To state that corporations are merely collections of individuals is to miss out on why the invention of corporations and their legal protection by governments led to the most powerful economic institutions in the Earth's history. There have been 'collections of individuals' throughout history, but there have only been corporations for either several hundred years or a bit over a century, depending on your definition.

...still, I keep looking for a better explanation of why these huge, major news media collapses that we keep pointing out somehow never seem to fall in the direction of favoring dovishness, or policies supporting the poor or workers, or in opposition to a proposed hawkish foreign policies.

There is a choice in explanations. Explaining that things are complex is not a substitute for noting that all the major errors and collapses fall in the same direction.

Even your most sober-minded scientists start paying attention when results trend in predictable directions despite all the variables they thought would be the determining factors.

Tuesday, April 10, 2007 01:14 PM

Do Corporate Controllers Have the Sense That We Do?

"The point I was trying to make is that corporations, by their very nature, are going to go where the money is. If there's money to be made pointing out how corrupt the administration is and how the war was started with a pack of lies, then someone will step in to fill the void. Oh wait a minute, did I say that Viacom owns the Comedy Channel?"

Again, I find it remarkable that there is such a remarkable degree of consistency in how the US' primarily corporate news media fall so evenly on the side of power and the hawks whenever hawkish foreign policies are proposed, and seem to only come out with hard skepticism & genuine criticism once those policies have gone bad.

Surely, then, at some time, at some point, there should have been some "money" in going against the hawkish policies.

But perhaps it's the case that some of the people who invest in, run, and otherwise control corporations are just as smart as you and I. They are perhaps just as perceptive as people like Ralph Reed, or Karl Rove, or we liberal bloggers, who are able to simultaneously look at issues strategically for short and long term consequences.

It would be a truly bizarre occurrence in human history if the U.S. alone would have developed a culture with enormous amounts of concentrated economic and governmental power, yet somehow no subtle infrastructure by which the wealthiest and most powerful are able to perceive and when possible influence events to their interests. Either we dismiss such a normal, natural societal occurrence as 'conspiracy theory' or some other ideologically-flavored term, or we somehow carry on the tradition of magical American exceptionalism, in which the kinds of things we know to have shaped history for every other society just hasn't happened here.

It would be a strange and bizarre thing, then, if by chance the most concentrated media and news media system on the planet developed without any way of hedging its bets so that in the long term, the content flowing out of that system failed to promote both the short and long-term interests of that system, which is also to say the recipients of the benefits of that system.

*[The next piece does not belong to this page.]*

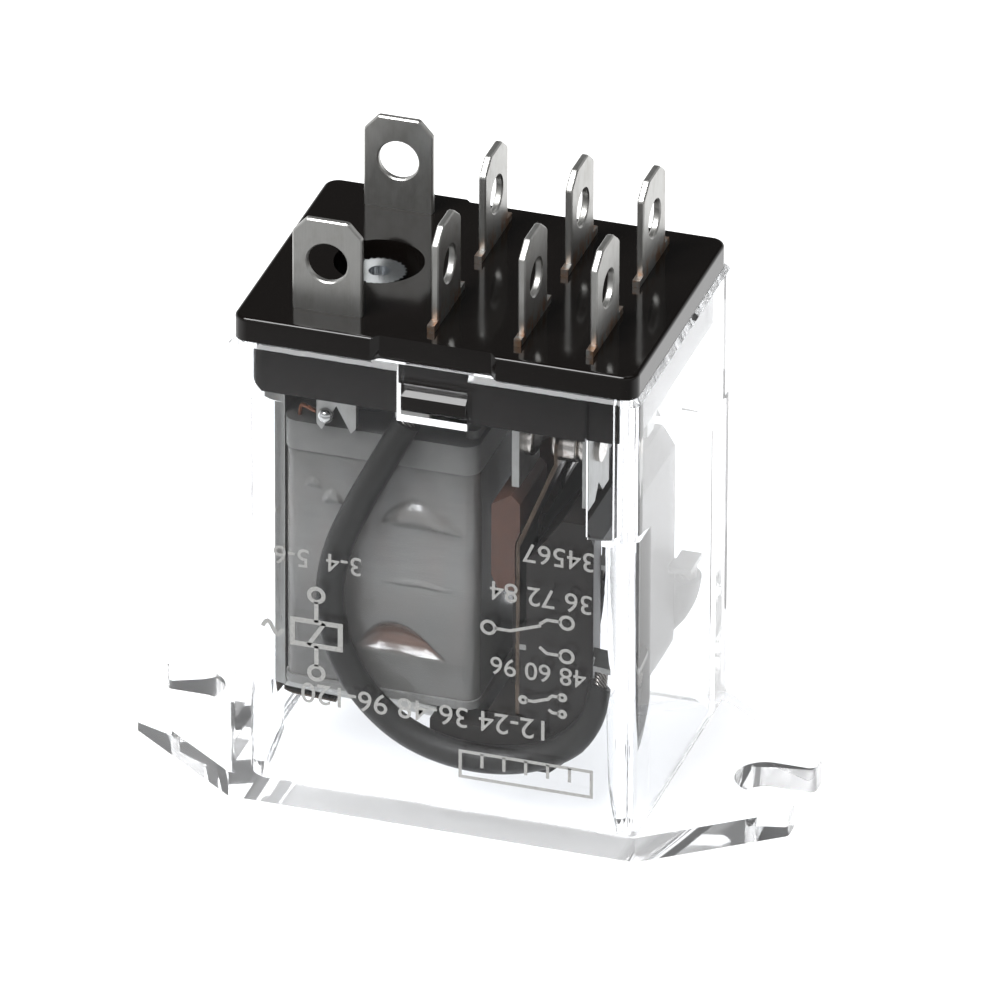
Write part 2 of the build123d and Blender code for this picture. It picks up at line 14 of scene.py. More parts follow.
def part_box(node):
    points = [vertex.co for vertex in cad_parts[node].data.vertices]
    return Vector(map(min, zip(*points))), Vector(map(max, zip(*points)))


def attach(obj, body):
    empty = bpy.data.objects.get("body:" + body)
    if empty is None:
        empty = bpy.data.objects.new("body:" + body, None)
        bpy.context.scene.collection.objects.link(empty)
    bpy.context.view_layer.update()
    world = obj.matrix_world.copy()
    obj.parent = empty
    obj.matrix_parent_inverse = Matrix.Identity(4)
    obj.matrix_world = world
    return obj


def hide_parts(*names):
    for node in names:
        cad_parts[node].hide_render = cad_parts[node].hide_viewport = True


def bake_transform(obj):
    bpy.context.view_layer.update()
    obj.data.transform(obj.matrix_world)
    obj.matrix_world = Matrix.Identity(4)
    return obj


MM = 0.001
FIXED = "housing"

CLEAR_BOUNCES = 40          # light runs this many times inside the clear walls
FROST_Z = 0.05              # below this the cover is frosted
FROST_X = (12.6, 13.4)      # the frost thins out between these distances from the middle
FROST_SHARE = (0.21, 0.06)  # share of frost under the body and under the ears
SHOULDER_Z = (35.0, 38.0)   # between these heights lie the blades' staked shoulders
CONTACT_TABS_X = -2.0       # only tabs to the right of this have browned roots

# Tape wrinkles: left and right end, lower edge, height, how far out (in if negative).
WRINKLES = [
    (-4.5, 1.3, 20.5, 2.2, 0.6),
    (-6.3, 0.1, 10.9, 2.5, -0.65),
    (-4.6, 0.9, 16.2, 0.6, 0.16),
    (-9.7, -8.4, 22.5, 0.8, 0.2),
    (-8.5, -6.9, 21.5, 1.1, 0.3),
]
WRINKLE_LEAN = 0.8          # power below 1: a wrinkle is widest a little left of its middle
WRINKLE_CREST = 1.5         # power that rounds its crest
WRINKLE_FADE = 4.0          # each end fades over one part in this many of its length
TAPE_RADIUS = 1.0
# Painted shade: the tape's colour is darkened towards both ends of this span of heights.
TAPE_SHADE_Z = (8.0, 26.0)  # the tape is darker towards both of these heights
TAPE_CORNER_STEPS = 8
TAPE_STEP = 0.12            # spacing of the tape's mesh
TAPE_SAG = 0.02
TAPE_WAVES = (2.4, 1.3)     # radians of sag per millimetre, sideways and up
TAPE_FRONT = -0.5           # where the outward direction has less y than this, the tape faces the front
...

But I don't want to get into that, because there are certainly plenty of people, both those who like and those who don't like the power of corporations, who have studied and analyzed the subtle workings of such power in the USA.

We can't be afraid of seeing systematic answers when they're staring us in the face.

We can go on and on about complexity, but then once again are we just going to stand around and act all shocked and surprised again when as a whole the news media once again collapse, fall, fail to do its job at the next giant initiation of a hawkish foreign policy?

Are we going to wonder in a confused fashion why it is that the overall coverage we see undermines apparently objective facts and analyses regarding any domestic policies which seem both populist and popular?

And "where the money is" is not just where consumers put the money -- it's where investors, partner corporations, and advertisers put the money, which is a lot more influential, due to its tight control than consumer's money. Not to mention the social outlook and calculated self-interest by the most influential executives and individual or corporate investors in a news corporation.

The money which comes from subscribing to a newspaper is, influentially-speaking, a hill of beans to a newspaper, because all it does is serve to prove to advertisers & backers that X number of eyes are possibly looking at the paper or web page. A million of us might begin to just be noticed versus the influence of one Archer Daniels Midlands.

Again, though, even if no one is even slightly interested in these comments on how corporations may or may not work in the USA, we are still left to explain why the giant errors and failures and collapses which concern us in the major news media trend in such a predictable fashion.